▶ **SET TASK**
Write out exactly the lines below that run from the one containing "Continue the OpenSCAD" through the one containing "fold: How far", both included, with no other lines.

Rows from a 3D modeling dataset
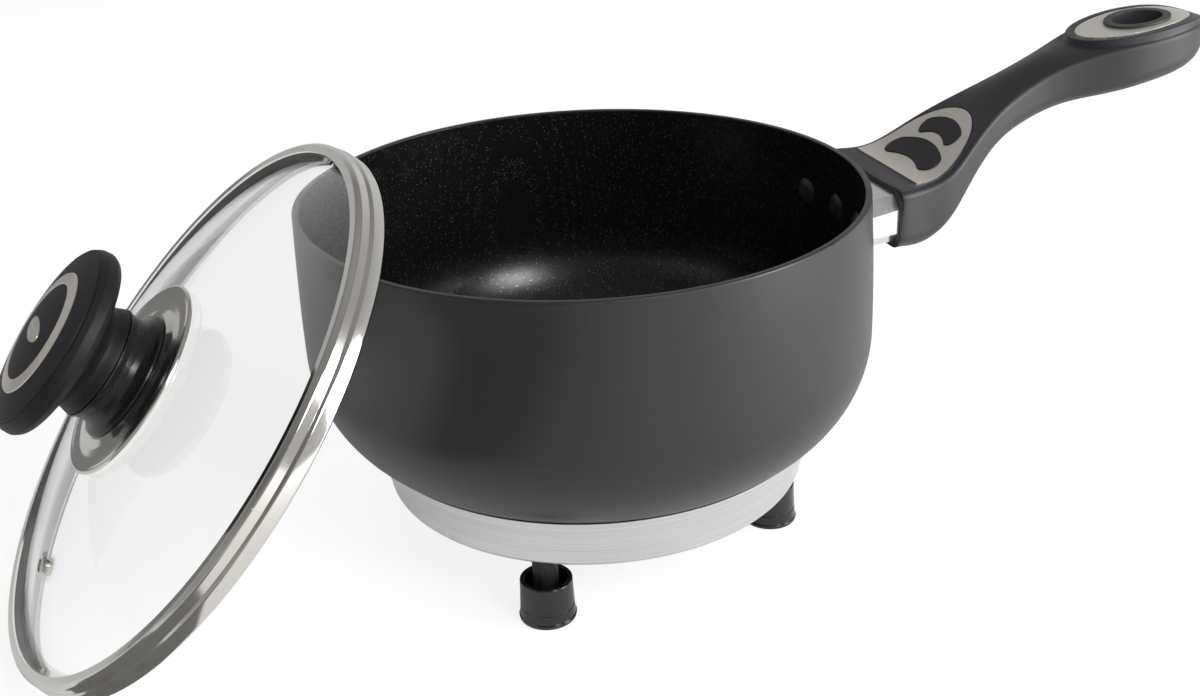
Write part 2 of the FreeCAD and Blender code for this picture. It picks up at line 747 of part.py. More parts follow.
# Skirt gasket: a silicone ring under the pot's floor that fills the corner
gasket_bottom = base_height - gasket_depth
gasket_room = skirt_solid(skirt_wall + gasket_squeeze_gap, skirt_bottom_height)
gasket_block = Part.makeCylinder(skirt_top_radius, gasket_depth + skirt_overlap - joint_gap, vec(0, 0, gasket_bottom))
gasket_block = gasket_block.cut(Part.makeCylinder(skirt_top_radius - skirt_wall - gasket_width,
                                                  2 * skirt_depth, vec(0, 0, base_height - skirt_depth)))
skirt_gasket = gasket_block.common(gasket_room).cut(pot_envelope)
skirt_gasket = max(skirt_gasket.Solids, key=lambda s: s.Volume)

# Heat spreader, sheathed element and what controls them
spreader_bottom = base_height - spreader_thickness
heat_spreader = Part.makeCylinder(spreader_radius, spreader_thickness, vec(0, 0, spreader_bottom))
heat_spreader = heat_spreader.cut(Part.makeCylinder(stud_radius + stud_clearance, spreader_thickness + 2,
                                                    vec(0, 0, spreader_bottom - 1)))
heat_spreader = round_corners(heat_spreader, 1.0,
                              lambda r, z: abs(z - spreader_bottom) < 0.01 and r > 50)
element_height = spreader_bottom - element_tube_radius - element_gap
element_start = inlet_azimuth + element_open_angle / 2
element_section = Part.Wire([Part.Circle(vec(element_radius, 0, element_height), vec(0, 1, 0),
                                         element_tube_radius).toShape()])
heating_element = Part.Face(element_section).revolve(ORIGIN, Z, 360 - element_open_angle)
heating_element.rotate(ORIGIN, Z, element_start)


def inward_pin(azimuth):
    """A cold pin that leaves one end of the element towards the middle."""
    direction = vec(-cos(radians(azimuth)), -sin(radians(azimuth)), 0)
    start = direction * -(element_radius - element_tube_radius - element_gap) + vec(0, 0, element_height)
    return Part.makeCylinder(pin_radius, pin_length, start, direction)


pin_azimuths = (element_start + degrees(pin_radius / element_radius) * 2,
                element_start - element_open_angle - degrees(pin_radius / element_radius) * 2)
element_terminals = Part.makeCompound([inward_pin(a) for a in pin_azimuths])
pin_end_distance = element_radius - element_tube_radius - element_gap - pin_length


def polar(distance, azimuth, height):
    return vec(distance * cos(radians(azimuth)), distance * sin(radians(azimuth)), height)


thermostat_place = polar(pin_end_distance - thermostat_radius - element_gap, pin_azimuths[0],
                         spreader_bottom - thermostat_height)
thermostat = Part.makeCylinder(thermostat_radius, thermostat_height, thermostat_place)
thermostat = thermostat.fuse(Part.makeCylinder(thermostat_radius * 0.7, 1.2, thermostat_place - Z * 1.2))

wire_half = wire_spacing / 2
fuse_near = pin_end_distance * sin(radians(pin_azimuths[1])) - fuse_length / 2
fuse_body = Part.makeCylinder(fuse_radius, fuse_length, vec(wire_half, fuse_near, element_height), vec(0, 1, 0))
lead_start = vec(wire_half, fuse_near - 1.5, element_height)
lead_stub = Part.makeCylinder(fuse_lead_radius, 2.0, lead_start, vec(0, 1, 0))
lead_end = polar(pin_end_distance - fuse_lead_gap, pin_azimuths[1], element_height)
lead_run = lead_end - lead_start
fuse_lead = Part.makeCylinder(fuse_lead_radius, lead_run.Length, lead_start, lead_run)
thermal_fuse = fuse_body.fuse([lead_stub, fuse_lead, Part.makeSphere(fuse_lead_radius, lead_start)])

cover_top = flange_top + cover_thickness
shield_height = cover_top + shield_above_cover
heat_shield = Part.makeCylinder(shield_radius, shield_thickness, vec(0, 0, shield_height))
heat_shield = heat_shield.cut(Part.makeCylinder(stud_radius + stud_clearance, 4, vec(0, 0, shield_height - 2)))

# Centre stud with its spacers, which clamp the shield and the bottom cover
stud_end_height = flange_top - stud_below_cover
centre_stud = Part.makeCylinder(stud_radius, base_height - stud_end_height, vec(0, 0, stud_end_height))


def stud_sleeve(bottom, top, radius):
    sleeve = Part.makeCylinder(radius, top - bottom, vec(0, 0, bottom))
    return sleeve.cut(Part.makeCylinder(stud_radius + stud_clearance / 2, top - bottom + 2,
                                        vec(0, 0, bottom - 1)))


stud_spacer = stud_sleeve(shield_height + shield_thickness, spreader_bottom, spacer_radius)
cover_spacer = stud_sleeve(cover_top, shield_height, spacer_radius)
centre_washer = stud_sleeve(flange_top - washer_thickness, flange_top, washer_radius)
nut_bottom = flange_top - washer_thickness - centre_nut_height
centre_nut = hexagon(nut_across_flats, centre_nut_height, nut_bottom)
centre_nut = centre_nut.cut(Part.makeCylinder(stud_radius, 20, vec(0, 0, nut_bottom - 5)))

# Bottom cover: a pressed steel disc with one stiffening bead, on the skirt's flange


def leg_azimuths():
    """Two pairs of legs, mirrored across the base."""
    return [leg_pair_turn - front_leg_half_angle, leg_pair_turn + front_leg_half_angle,
            leg_pair_turn + 180 - rear_leg_half_angle, leg_pair_turn + 180 + rear_leg_half_angle]


bead_half = cover_bead_height * 2.5
cover_profile = [(0, flange_top), (cover_bead_radius - bead_half - 1, flange_top),
                 (cover_bead_radius - bead_half, flange_top - cover_bead_height),
                 (cover_bead_radius + bead_half, flange_top - cover_bead_height),
                 (cover_bead_radius + bead_half + 1, flange_top),
                 (cover_radius, flange_top), (cover_radius, cover_top),
                 (cover_bead_radius + bead_half - 0.5, cover_top),
                 (cover_bead_radius + bead_half - 1.5, cover_top - cover_bead_height),
                 (cover_bead_radius - bead_half + 1.5, cover_top - cover_bead_height),
                 (cover_bead_radius - bead_half + 0.5, cover_top), (0, cover_top)]
base_cover = turned_polygon(cover_profile)
cover_holes = [Part.makeCylinder(post_stud_radius + post_stud_clearance, 10,
                                 polar(leg_circle_radius, a, flange_top - 4)) for a in leg_azimuths()]
cover_holes.append(Part.makeCylinder(stud_radius + stud_clearance, 10, vec(0, 0, flange_top - 4)))
base_cover = base_cover.cut(Part.makeCompound(cover_holes))

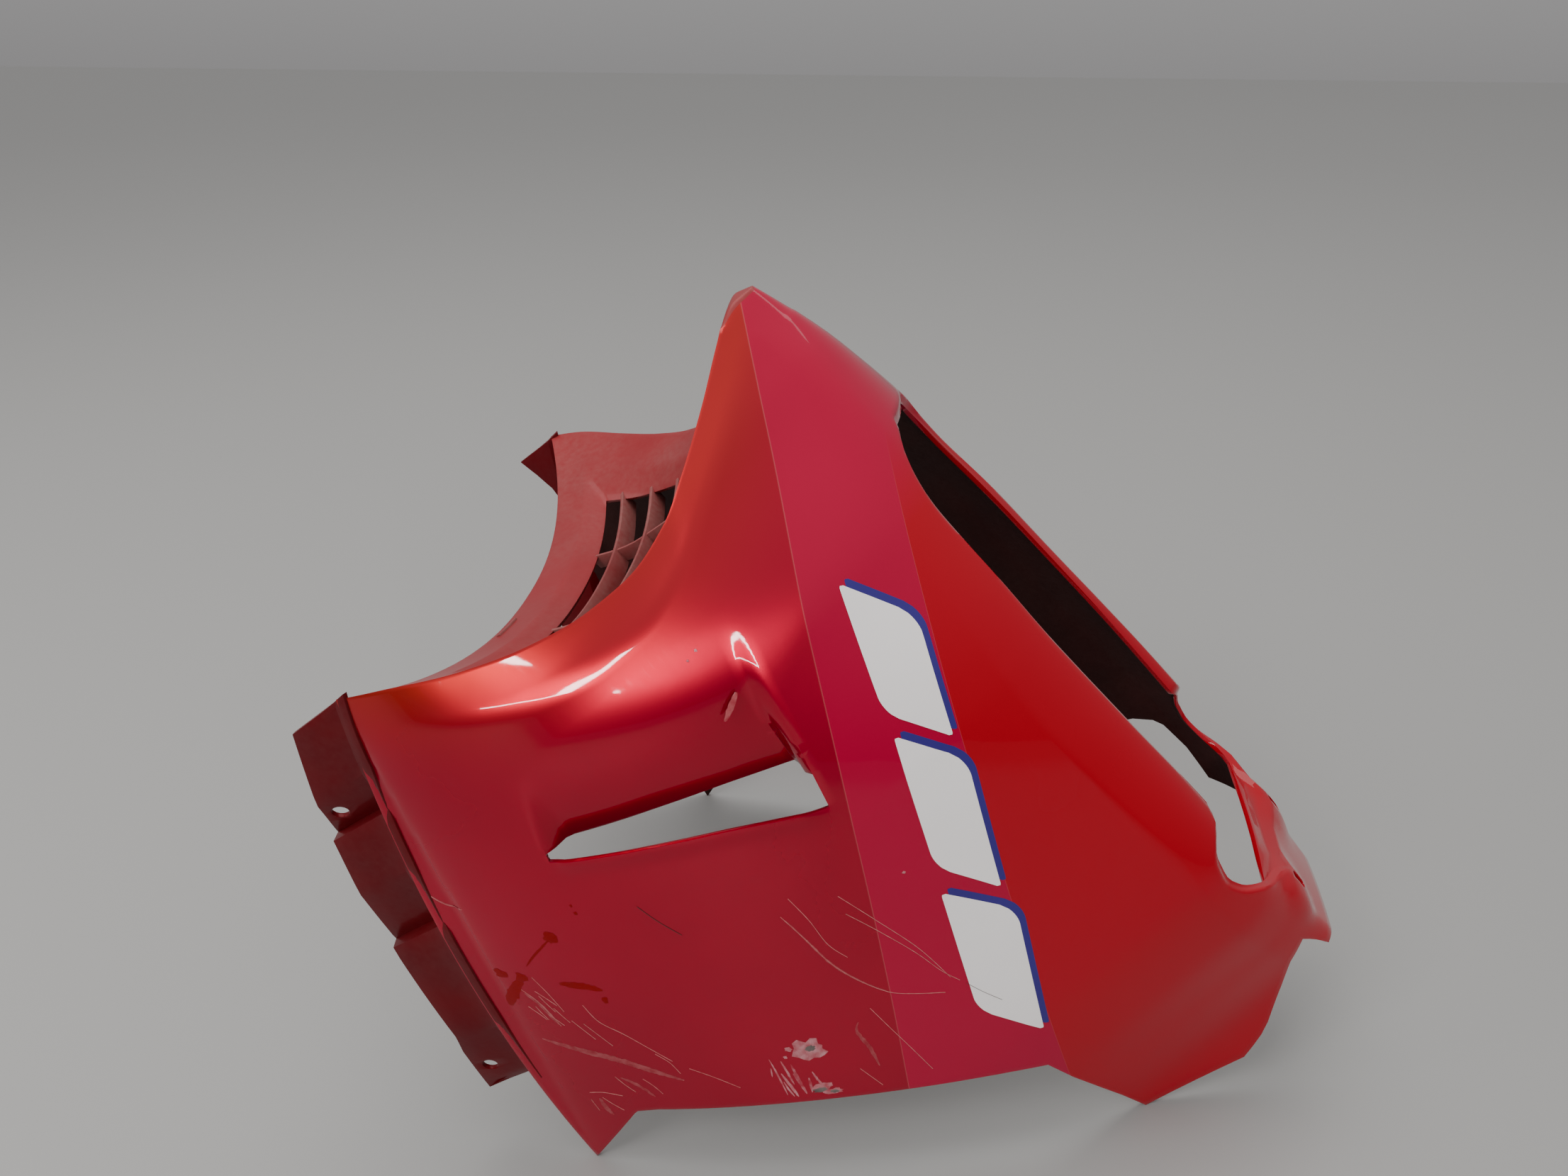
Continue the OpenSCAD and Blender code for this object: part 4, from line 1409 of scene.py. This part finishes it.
@dataclass
class Flanges(Workshop):
    """Folded flanges with stepped tabs over the two top edges."""

    station_gap: float = 6.0
    lap: float = 8.0
    fold_low: float = 1.5
    fold_high: float = 2.5
    fold_share: float = 0.55
    lean_l: float = 50.0
    drill_l: float = 16.0
    edge: float = 0.8
    edge_angle: float = 22.0

    def tab_y(self, fold: float) -> float:
        """Half width of a flange tab."""
        return self.s.half_w - self.s.flange_step - fold * self.s.tab_fold

    def hole(self, h: Tuple[float, float, int]) -> Tuple[Point, float]:
        """Centre of a flange hole on the right side, and the angle of its tab."""
        a, b = FLANGE[h[2]], FLANGE[h[2] + 1]
        near, far, run = self.tab_y(a[2]), self.tab_y(b[2]), a[0] - b[0]
        lean = self.s.flange_lean * clamp(-h[0] / self.lean_l, 0, 1)
        rise = h[1] / (self.s.flange_h * along(a[1], b[1], (a[0] - h[0]) / run))
        x = h[0] + lean * (1 - rise)
        y = -along(near, far, (a[0] - x) / run) + self.s.wall / 2
        return (h[0], y, self.shape.top_z(h[0]) + h[1]), math.atan((near - far) / run)

    def section(self, x: float, high: float, fold: float) -> List[Point]:
        """Points of the flange from the wall up to its free edge, on the left side.

        Args:
            x: Place of the free edge.
            high: Height as a share of the full height.
            fold: How far the tab is folded in, from 0 to 1.

        Returns:
            Six points.
        """
        s, sh = self.s, self.shape
        low_x = min(x, s.front_lead - 1) - s.flange_lean * clamp(-x / self.lean_l, 0, 1)
        z, y = sh.top_z(low_x), self.tab_y(fold)
        low = sh.wall_y(low_x, z - self.lap, s.front_lead - low_x) - s.wall / 2
        up, base = sh.top_z(x) + high * s.flange_h, z + self.fold_high
        points = [(low_x, low, z - self.lap), (low_x, along(low, y, self.fold_share), z - self.fold_low)]
        points.append((low_x, y, base))
        return points + [(along(low_x, x, q), y, along(base, up, q)) for q in (0.33, 0.66, 1)]

    def strip(self, side: Side) -> Part:
        """Open surface of one flange.

        Args:
            side: Which wall.

        Returns:
            Points and faces.
        """
        stations = FLANGE if side is Side.RIGHT else FLANGE_LEFT
        rows: List[List[Point]] = []
        for a, b in zip(stations, stations[1:]):
            n = max(1, math.ceil(abs(b[0] - a[0]) / self.station_gap))
            for k in range(n):
                rows.append(self.section(*(along(p, q, k / n) for p, q in zip(a, b))))
        rows.append(self.section(*stations[-1]))
        ring = len(rows[0])
        faces: Faces = []
        for i in range(len(rows) - 1):
            for k in range(ring - 1):
                a = i * ring + k
                quad = (a, a + 1, a + ring + 1, a + ring)
                faces.append(quad if side is Side.LEFT else quad[::-1])
        return [(p[0], p[1] * side.value, p[2]) for row in rows for p in row], faces

    def flange(self, side: Side) -> bpy.types.Object:
        """One flange with its holes.

        Args:
            side: Which wall.

        Returns:
            The piece.
        """
        obj = self.mesh_object(f"flange_{side.name.lower()}", self.strip(side), [Coat.FLANGE])
        self.thicken(obj)
        parts = []
        for h in FLANGE_HOLES if side is Side.RIGHT else FLANGE_HOLES[1:]:
            centre, angle = self.hole(h)
            sign = -side.value
            axis = (math.sin(angle), sign * math.cos(angle), 0.0)
            place = (centre[0], centre[1] * sign, centre[2])
            parts.append(self.rod(place, axis, self.s.flange_hole_d / 2, self.drill_l))
        self.finish_cut(obj, parts, self.edge, self.edge_angle)
        return obj

    def build(self) -> List[bpy.types.Object]:
        """Makes the right and the left flange."""
        return [self.flange(side) for side in Side]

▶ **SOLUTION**
Continue the OpenSCAD and Blender code for this object: part 4, from line 1409 of scene.py. This part finishes it.
@dataclass
class Flanges(Workshop):
    """Folded flanges with stepped tabs over the two top edges."""

    station_gap: float = 6.0
    lap: float = 8.0
    fold_low: float = 1.5
    fold_high: float = 2.5
    fold_share: float = 0.55
    lean_l: float = 50.0
    drill_l: float = 16.0
    edge: float = 0.8
    edge_angle: float = 22.0

    def tab_y(self, fold: float) -> float:
        """Half width of a flange tab."""
        return self.s.half_w - self.s.flange_step - fold * self.s.tab_fold

    def hole(self, h: Tuple[float, float, int]) -> Tuple[Point, float]:
        """Centre of a flange hole on the right side, and the angle of its tab."""
        a, b = FLANGE[h[2]], FLANGE[h[2] + 1]
        near, far, run = self.tab_y(a[2]), self.tab_y(b[2]), a[0] - b[0]
        lean = self.s.flange_lean * clamp(-h[0] / self.lean_l, 0, 1)
        rise = h[1] / (self.s.flange_h * along(a[1], b[1], (a[0] - h[0]) / run))
        x = h[0] + lean * (1 - rise)
        y = -along(near, far, (a[0] - x) / run) + self.s.wall / 2
        return (h[0], y, self.shape.top_z(h[0]) + h[1]), math.atan((near - far) / run)

    def section(self, x: float, high: float, fold: float) -> List[Point]:
        """Points of the flange from the wall up to its free edge, on the left side.

        Args:
            x: Place of the free edge.
            high: Height as a share of the full height.
            fold: How far the tab is folded in, from 0 to 1.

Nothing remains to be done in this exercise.